When you have some data we come to the intressting part. Lets analyse it.

;WITH CTE1 AS
(
SELECT 
a.[timestamp],a.[database_id], a.[file_id], a.[file_handle],
rank()  OVER (PARTITION BY [database_id], [file_id] ORDER BY  [timestamp] ASC) AS Rnk,
a.[num_of_reads] AS [a_num_of_reads],
CASE WHEN [num_of_reads] = 0 THEN 0 
ELSE LAG(num_of_reads, 1) OVER(PARTITION BY [database_id], [file_id]  ORDER BY  [timestamp] ASC) 
END AS [b_num_of_reads],
a.[num_of_bytes_read] AS [a_num_of_bytes_read],
CASE WHEN num_of_bytes_read = 0 THEN 0 
ELSE LAG(num_of_bytes_read, 1) OVER(PARTITION BY [database_id], [file_id]  ORDER BY  [timestamp] ASC) 
END AS [b_num_of_bytes_read],
a.[io_stall_read_ms] AS [a_io_stall_read_ms],
CASE WHEN [io_stall_read_ms] = 0 THEN 0 
ELSE LAG(io_stall_read_ms, 1) OVER(PARTITION BY [database_id], [file_id]  ORDER BY  [timestamp] ASC) 
END AS [b_io_stall_read_ms],
a.[num_of_writes] AS [a_num_of_writes],
CASE WHEN num_of_writes = 0 THEN 0 
ELSE LAG(num_of_writes, 1) OVER(PARTITION BY [database_id], [file_id]  ORDER BY  [timestamp] ASC) 
END AS [b_num_of_writes],
a.[io_stall_write_ms] AS [a_io_stall_write_ms],
CASE WHEN io_stall_write_ms = 0 THEN 0 
ELSE LAG(io_stall_write_ms, 1) OVER(PARTITION BY [database_id], [file_id]  ORDER BY  [timestamp] ASC) 

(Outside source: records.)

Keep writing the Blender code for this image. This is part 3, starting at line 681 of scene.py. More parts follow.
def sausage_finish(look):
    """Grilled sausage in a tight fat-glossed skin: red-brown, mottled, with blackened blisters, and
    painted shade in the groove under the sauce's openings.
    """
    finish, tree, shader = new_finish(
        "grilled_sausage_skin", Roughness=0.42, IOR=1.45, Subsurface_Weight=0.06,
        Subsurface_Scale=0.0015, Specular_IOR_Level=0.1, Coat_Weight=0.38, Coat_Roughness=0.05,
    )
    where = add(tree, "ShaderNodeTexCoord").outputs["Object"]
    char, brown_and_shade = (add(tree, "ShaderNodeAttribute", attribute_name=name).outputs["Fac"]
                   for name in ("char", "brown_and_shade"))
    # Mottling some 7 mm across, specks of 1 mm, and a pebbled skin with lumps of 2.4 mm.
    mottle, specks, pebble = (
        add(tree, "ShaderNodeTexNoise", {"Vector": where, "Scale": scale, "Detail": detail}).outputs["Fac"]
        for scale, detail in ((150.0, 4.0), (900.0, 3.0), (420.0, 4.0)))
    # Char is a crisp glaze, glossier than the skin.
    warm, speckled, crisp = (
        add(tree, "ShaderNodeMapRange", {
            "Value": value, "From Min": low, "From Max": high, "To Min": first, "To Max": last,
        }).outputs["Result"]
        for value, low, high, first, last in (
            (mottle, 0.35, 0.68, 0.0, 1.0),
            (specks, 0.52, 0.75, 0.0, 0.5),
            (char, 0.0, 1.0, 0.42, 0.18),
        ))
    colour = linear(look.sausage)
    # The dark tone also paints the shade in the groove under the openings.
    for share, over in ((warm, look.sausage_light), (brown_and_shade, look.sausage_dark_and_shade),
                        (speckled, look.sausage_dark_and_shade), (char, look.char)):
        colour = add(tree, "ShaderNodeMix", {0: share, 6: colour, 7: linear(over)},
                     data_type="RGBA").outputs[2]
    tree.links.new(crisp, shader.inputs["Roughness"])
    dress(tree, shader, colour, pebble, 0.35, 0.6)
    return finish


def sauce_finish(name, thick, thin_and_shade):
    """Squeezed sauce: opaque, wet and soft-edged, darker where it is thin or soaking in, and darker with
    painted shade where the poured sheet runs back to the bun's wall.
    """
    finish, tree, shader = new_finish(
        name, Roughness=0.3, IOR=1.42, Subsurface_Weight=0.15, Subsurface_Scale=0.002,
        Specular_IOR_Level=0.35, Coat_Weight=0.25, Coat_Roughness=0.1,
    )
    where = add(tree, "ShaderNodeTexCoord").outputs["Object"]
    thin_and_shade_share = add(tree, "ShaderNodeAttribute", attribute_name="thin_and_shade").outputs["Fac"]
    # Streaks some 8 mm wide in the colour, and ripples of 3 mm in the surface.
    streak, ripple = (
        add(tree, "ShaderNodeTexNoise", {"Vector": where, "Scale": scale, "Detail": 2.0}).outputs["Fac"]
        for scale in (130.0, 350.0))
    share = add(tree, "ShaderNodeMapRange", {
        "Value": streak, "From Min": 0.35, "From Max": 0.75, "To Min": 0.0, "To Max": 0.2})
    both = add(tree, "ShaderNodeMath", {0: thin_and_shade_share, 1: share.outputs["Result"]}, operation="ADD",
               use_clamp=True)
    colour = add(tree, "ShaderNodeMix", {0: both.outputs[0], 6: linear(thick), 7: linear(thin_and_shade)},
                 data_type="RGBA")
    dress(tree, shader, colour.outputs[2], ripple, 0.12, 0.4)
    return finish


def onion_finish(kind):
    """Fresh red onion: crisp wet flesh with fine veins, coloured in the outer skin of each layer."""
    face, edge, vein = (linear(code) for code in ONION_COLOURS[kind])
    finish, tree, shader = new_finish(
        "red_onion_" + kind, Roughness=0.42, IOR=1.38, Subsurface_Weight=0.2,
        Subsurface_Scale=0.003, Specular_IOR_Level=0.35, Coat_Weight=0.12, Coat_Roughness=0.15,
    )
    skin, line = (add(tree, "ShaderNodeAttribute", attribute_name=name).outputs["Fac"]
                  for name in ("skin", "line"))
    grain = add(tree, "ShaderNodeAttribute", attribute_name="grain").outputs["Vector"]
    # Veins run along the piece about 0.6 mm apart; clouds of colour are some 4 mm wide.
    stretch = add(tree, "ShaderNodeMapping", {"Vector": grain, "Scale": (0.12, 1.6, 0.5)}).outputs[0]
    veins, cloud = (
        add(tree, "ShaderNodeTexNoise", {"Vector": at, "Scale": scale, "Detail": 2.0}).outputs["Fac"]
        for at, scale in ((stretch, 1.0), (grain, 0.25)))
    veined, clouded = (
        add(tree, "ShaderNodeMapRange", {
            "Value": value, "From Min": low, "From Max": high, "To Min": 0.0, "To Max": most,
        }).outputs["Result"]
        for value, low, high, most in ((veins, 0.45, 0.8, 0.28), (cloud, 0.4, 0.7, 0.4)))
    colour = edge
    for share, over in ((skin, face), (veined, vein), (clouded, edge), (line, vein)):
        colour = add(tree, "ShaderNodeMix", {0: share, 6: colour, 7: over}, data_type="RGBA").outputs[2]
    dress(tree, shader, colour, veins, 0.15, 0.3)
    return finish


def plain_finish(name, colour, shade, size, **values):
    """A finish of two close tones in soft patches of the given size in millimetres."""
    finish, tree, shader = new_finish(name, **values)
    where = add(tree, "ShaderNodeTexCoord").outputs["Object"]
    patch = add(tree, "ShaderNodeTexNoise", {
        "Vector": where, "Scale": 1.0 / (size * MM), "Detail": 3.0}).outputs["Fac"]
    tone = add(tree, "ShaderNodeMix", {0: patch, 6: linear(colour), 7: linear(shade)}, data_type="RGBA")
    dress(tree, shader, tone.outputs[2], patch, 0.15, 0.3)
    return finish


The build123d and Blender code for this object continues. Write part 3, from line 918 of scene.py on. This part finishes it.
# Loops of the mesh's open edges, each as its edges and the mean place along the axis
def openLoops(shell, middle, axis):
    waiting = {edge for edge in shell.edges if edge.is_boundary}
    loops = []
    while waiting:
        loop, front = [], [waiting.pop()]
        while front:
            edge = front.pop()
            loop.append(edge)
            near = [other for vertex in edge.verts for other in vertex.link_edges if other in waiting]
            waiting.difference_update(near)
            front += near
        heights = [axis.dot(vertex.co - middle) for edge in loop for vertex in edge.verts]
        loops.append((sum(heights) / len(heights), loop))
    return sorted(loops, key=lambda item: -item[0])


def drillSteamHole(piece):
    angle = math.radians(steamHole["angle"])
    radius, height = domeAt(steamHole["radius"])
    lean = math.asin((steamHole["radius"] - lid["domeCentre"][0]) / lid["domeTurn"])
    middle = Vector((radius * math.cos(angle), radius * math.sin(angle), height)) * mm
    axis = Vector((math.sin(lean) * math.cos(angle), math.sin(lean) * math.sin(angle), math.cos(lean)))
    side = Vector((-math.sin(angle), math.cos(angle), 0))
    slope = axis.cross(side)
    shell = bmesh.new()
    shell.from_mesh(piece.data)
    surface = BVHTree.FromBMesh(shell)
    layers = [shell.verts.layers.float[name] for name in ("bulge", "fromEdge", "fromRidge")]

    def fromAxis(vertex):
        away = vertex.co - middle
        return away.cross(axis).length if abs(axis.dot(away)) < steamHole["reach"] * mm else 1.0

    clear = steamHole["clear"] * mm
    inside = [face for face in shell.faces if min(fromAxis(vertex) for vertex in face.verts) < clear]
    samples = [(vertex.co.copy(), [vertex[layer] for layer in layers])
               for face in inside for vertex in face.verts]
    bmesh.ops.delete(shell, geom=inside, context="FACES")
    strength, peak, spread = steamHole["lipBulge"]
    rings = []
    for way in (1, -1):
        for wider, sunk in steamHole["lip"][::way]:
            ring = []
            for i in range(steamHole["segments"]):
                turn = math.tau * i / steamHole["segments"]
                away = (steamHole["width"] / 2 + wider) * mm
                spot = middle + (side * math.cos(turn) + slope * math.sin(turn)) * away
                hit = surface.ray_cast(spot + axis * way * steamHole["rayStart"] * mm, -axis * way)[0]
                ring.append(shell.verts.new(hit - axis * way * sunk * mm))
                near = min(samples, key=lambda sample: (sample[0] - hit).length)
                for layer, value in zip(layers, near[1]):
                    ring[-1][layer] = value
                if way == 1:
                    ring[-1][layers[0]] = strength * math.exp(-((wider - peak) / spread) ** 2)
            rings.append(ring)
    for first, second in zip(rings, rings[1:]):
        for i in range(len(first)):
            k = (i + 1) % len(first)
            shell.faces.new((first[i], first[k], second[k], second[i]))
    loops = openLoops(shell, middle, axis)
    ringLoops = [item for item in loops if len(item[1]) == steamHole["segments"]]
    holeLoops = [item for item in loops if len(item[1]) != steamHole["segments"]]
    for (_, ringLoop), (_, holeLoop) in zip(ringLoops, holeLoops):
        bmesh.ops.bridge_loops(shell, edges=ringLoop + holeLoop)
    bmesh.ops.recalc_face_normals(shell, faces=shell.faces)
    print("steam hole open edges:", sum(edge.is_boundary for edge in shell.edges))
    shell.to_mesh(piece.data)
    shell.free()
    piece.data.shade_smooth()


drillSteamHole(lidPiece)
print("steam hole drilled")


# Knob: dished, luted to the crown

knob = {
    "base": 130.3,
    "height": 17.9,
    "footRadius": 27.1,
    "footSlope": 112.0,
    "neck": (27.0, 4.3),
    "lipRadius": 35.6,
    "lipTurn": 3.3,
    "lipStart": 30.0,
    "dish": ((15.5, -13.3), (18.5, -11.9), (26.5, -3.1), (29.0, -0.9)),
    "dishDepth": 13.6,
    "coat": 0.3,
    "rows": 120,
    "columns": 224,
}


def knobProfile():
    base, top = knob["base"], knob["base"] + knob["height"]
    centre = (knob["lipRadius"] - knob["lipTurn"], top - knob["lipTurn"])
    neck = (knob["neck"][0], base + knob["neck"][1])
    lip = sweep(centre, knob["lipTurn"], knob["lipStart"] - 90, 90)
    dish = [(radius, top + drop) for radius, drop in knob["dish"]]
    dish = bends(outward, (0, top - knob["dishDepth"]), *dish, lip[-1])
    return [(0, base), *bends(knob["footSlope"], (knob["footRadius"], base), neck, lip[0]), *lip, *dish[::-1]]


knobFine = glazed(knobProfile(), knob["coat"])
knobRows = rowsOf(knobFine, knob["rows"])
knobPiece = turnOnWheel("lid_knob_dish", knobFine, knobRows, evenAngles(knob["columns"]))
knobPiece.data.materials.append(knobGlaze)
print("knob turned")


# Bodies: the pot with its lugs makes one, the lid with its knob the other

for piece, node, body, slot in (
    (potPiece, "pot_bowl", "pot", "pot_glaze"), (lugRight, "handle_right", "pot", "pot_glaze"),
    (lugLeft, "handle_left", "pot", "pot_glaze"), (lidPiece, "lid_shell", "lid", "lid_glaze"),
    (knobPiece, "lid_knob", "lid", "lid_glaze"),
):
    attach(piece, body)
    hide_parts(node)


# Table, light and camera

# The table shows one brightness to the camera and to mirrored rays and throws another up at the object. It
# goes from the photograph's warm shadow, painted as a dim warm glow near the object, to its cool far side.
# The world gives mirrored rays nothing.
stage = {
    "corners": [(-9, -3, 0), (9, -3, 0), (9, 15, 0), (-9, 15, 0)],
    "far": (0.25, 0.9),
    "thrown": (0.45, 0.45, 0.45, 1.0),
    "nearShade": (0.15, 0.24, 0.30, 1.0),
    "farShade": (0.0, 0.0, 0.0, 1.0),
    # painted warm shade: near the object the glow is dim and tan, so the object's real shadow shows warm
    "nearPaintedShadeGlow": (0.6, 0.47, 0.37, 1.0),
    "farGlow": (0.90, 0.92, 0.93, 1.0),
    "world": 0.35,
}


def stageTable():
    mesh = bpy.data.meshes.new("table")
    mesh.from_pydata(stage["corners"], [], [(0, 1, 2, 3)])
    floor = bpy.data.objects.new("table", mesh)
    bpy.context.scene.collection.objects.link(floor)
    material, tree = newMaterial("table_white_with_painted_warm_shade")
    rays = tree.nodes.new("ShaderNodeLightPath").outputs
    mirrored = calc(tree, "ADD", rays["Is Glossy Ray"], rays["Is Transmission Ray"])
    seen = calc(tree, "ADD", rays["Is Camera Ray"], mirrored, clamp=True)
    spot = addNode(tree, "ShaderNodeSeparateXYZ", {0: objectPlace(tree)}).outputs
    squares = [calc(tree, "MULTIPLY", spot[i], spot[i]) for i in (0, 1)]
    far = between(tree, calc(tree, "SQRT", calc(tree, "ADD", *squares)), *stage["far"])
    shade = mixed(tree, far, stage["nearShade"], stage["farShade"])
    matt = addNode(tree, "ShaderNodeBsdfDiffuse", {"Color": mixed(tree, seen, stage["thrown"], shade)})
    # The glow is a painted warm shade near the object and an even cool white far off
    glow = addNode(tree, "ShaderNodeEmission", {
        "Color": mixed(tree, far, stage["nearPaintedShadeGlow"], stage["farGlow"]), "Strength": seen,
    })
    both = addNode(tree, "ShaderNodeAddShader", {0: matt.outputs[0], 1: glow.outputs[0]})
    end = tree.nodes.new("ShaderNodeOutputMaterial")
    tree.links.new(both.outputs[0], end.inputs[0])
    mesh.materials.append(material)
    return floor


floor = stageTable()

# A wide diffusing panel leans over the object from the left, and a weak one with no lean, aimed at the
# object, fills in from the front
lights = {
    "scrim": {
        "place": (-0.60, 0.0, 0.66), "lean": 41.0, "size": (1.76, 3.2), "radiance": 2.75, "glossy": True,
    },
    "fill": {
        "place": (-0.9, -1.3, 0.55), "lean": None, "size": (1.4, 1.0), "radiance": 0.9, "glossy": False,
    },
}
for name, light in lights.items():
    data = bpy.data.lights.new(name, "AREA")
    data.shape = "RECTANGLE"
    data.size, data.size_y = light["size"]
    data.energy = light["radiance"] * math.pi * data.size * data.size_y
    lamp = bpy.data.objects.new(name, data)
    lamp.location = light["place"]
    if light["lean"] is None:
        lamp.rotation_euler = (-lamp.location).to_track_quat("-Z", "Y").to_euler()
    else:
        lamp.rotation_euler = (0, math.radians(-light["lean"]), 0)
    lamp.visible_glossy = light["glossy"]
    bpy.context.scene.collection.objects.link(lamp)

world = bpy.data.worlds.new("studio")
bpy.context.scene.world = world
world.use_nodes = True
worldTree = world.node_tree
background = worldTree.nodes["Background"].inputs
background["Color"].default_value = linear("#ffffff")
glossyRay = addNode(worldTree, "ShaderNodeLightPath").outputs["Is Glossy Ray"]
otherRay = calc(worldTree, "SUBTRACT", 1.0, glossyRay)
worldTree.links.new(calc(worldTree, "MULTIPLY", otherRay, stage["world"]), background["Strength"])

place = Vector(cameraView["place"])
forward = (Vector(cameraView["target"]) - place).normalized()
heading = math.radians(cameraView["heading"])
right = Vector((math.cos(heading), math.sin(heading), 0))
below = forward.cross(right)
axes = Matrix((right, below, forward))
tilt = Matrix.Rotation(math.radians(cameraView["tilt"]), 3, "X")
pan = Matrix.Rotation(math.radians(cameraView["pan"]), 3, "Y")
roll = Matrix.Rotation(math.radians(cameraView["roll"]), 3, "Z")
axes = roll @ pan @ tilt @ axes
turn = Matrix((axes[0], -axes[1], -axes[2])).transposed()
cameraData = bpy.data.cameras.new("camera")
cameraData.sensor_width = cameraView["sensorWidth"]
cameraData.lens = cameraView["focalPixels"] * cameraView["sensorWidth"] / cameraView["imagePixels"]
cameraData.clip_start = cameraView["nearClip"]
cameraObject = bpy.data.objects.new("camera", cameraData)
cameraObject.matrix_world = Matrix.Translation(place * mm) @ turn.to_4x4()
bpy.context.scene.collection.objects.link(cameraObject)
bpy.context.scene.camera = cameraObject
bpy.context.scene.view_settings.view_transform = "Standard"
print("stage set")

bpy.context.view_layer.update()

END AS [b_io_stall_write_ms],
a.[io_stall] AS [a_io_stall],
CASE WHEN io_stall = 0
THEN 0 ELSE LAG(io_stall, 1) OVER(PARTITION BY [database_id], [file_id] ORDER BY  [timestamp] ASC) 
END AS [b_io_stall],
a.[num_of_bytes_written] AS [a_num_of_bytes_written],
CASE WHEN num_of_bytes_written = 0 THEN 0 
ELSE LAG(num_of_bytes_written, 1) OVER(PARTITION BY [database_id], [file_id] ORDER BY  [timestamp] ASC) 
END AS [b_num_of_bytes_written]
FROM FileStatsIO a
--SET FILTER HERER  IF YOU WANT--
where a.database_id = 7
)
SELECT database_id, file_id, [timestamp],
--Read stats--
(a_num_of_reads - b_num_of_reads) as reads,
[TotalByteRead] = ((ISNULL(a_num_of_bytes_read,0) - ISNULL(b_num_of_bytes_read,0))),
[AvgBytePerRead] = ((ISNULL(a_num_of_bytes_read,0) - ISNULL(b_num_of_bytes_read,0))) /
(CASE WHEN ISNULL((a_num_of_reads - b_num_of_reads),1) = 0 THEN 1 
ELSE ISNULL((a_num_of_reads - b_num_of_reads),1) END),
a_io_stall_read_ms,
b_io_stall_read_ms,
[ReadLatency(ms)] =
(ISNULL(a_io_stall_read_ms,0) - ISNULL(b_io_stall_read_ms,0)) /
(CASE WHEN ISNULL((a_num_of_reads - b_num_of_reads),1) = 0
THEN 1 ELSE ISNULL((a_num_of_reads - b_num_of_reads),1) END),
--Write stats--
(a_num_of_writes - b_num_of_writes) as Writes,
[TotalByteWrite] = ((ISNULL(a_num_of_bytes_written,0) - ISNULL(b_num_of_bytes_written,0))),
[AvgBytePerWrite] = ((ISNULL(a_num_of_bytes_written,0) - ISNULL(b_num_of_bytes_written,0))) /
(CASE WHEN ISNULL((a_num_of_writes - b_num_of_writes),1) = 0
THEN 1 ELSE ISNULL((a_num_of_writes - b_num_of_writes),1) END),
a_io_stall_write_ms,
b_io_stall_write_ms,
[WriteLatency(ms)] =
(ISNULL(a_io_stall_write_ms,0) - ISNULL(b_io_stall_write_ms,0)) /
(CASE WHEN ISNULL((a_num_of_writes - b_num_of_writes),1) = 0
THEN 1 ELSE ISNULL((a_num_of_writes - b_num_of_writes),1) END)
FROM CTE1
WHERE rnk > 1


Here are some result. Between the snapshot at 13:00 and 14:00 there has been 184705024 bytes written to datafile nr one in the database im looking at. By compare the a_io_stall_write_ms and b_io_stall_write_ms and divide it by num_of_writes we also can se the average write responsetime during the period. Same goes with reads of course.